The expansion happens in violation of NATO’s Treaty of 1949. That Treaty is a copy of the UN Charter, refers disputes to the UN and states (Art 5) that members of the alliance are obliged to support any member should it be attacked from the outside.

Today, NATO has 32 members, but—incrementally and virtually without international attention—it has added 38 partner countries worldwide, including the four above-mentioned.

The category ”partner” does not exist in NATO’s Treaty – neither, by the way, do things like nuclear weapons and first-use of them, interventions or bombings in non-member states like Yugoslavia at the time, Kosovo, Libya, Ukraine, etc. These activities have no legal basis in NATO’s Treaty; they are out-of-area and out-of-treaty operations.
One common sense and legal question arises: How far can an organisation deviate from its legal foundation without being investigated for possible illegal conduct – and which institution has the authority to investigate?

Here is how NATO motivates its creeping expansion on its homepage: ”To enhance (their) mutual situational awareness of security developments in the Euro-Atlantic and Indo-Pacific regions, including Russia’s war of aggression against Ukraine, the People’s Republic of China’s (PRC) stated ambitions and coercive policies in various domains, the deepening strategic partnership between the PRC and Russia, and the security situation on the Korean Peninsula… ”Partnership network strengthens security outside NATO territory, which makes NATO itself safer.”

Regrettably, NATO’s homepage does not contain any rational, empirically solid, multi-dimensional analysis that substantiates that China is a threat or ”challenge” to NATO’s members. The alliance today runs on postulates and outdated offensive deterrence and defence thinking. China is a problem because it has different values and interests. It sounds increasingly like sermons to a church congregation.

According to a June 2023 report by the US Congressional Research Service about US infrastructure in the Indo-Pacific, ”the United States maintains and uses at least 66 significant defense sites spread across the region.” (China has one military base worldwide in Djibouti). In addition, the costs of Western permanent – increasing – naval presence and the tremendous costs of AUKUS, the trilateral partnership between Australia, the United Kingdom, and the United States have increased.

AUKUS Pillar 1 is about Australia acquiring nuclear-powered attack submarines and hosting such submarines from the US and UK. Pillar 2 is about intensified collaboration in these high-tech areas: undersea capabilities, quantum technologies, AI and autonomy, advanced cyber, hypersonic and counter-hypersonic capabilities and electronic warfare.

But the costs of upholding a worldwide militarist empire are unimaginably high and self-destructive:

US military expenditures are US $ 916 bn (at least, lots of items are not in the Pentagon budget) = 3.4% of its GDP. It is roughly as large as the next 9 top-ranking countries combined: China US$ 296 bn/1,7% of GDP, Russia 130/6.3%, India 84/2.4%, Saudi Arabia 76/7.1%, UK 75/2.3%, Germany 67/1.5%, Ukraine 65/37%, France 61/2.1% and Japan 50/1.2% – all according to SIPRI, Stockholm International Peace Research Institute.

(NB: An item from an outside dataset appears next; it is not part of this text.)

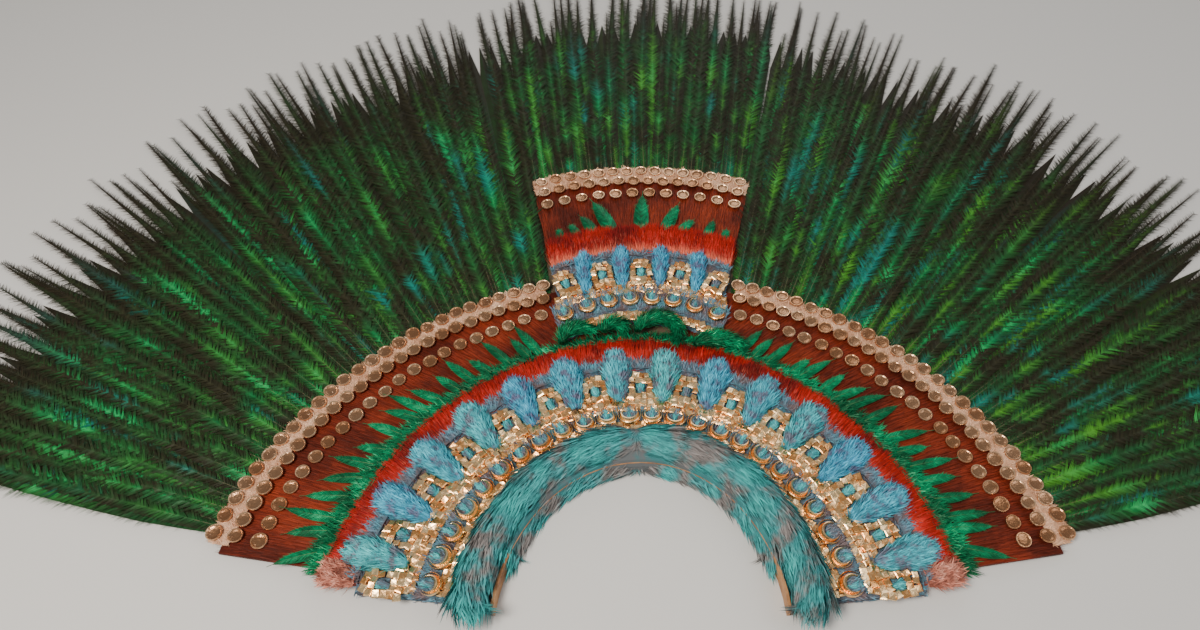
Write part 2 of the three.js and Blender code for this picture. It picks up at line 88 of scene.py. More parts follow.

Given these facts and the fact that it is the US that builds up tension against China and not the other way around – nobody threatens the West! – it is impossible to find any empirically solid reason for the US/NATO postulate that China is a threat or ”challenge.” It seems, rather, to be pathological – a psycho-political paranoia growing out of a) the subconscious but denied sense of relative decline and b) the permanent need for enemies to legitimise the existence of the out-of-democratic control MIMAC – Military-Industrial-Media-Academic Complex that the US has or, rather, is.

Macro historical studies of empire decline point to causes such as over-militarisation, shrinking legitimacy in the eyes of others, decline on all other power dimensions but the military and – of special importance – over-extension: the empire grows beyond management/control with a declining economic carrying capacity. 

Since the US/NATO has already lost in more than one way in Ukraine (and all wars since Vietnam), the US may leave it (to the Europeans) and engage in yet another futile war in the Middle East – and then try to ”pivot” to Taiwan/China. But by then, the Empire and NATO will have dissolved – like its Western brother, the Soviet Union – due to self-destructive, delusional policies and emotionalism devoid of vision, rational foreign policies and diplomacy. That is – overextension, militarism and hubris.

And that’s when we can hope to create a much better, peaceful and cooperative world. Remember, over the rainbow, skies are still blue. So, too, in the Indo-Pacific.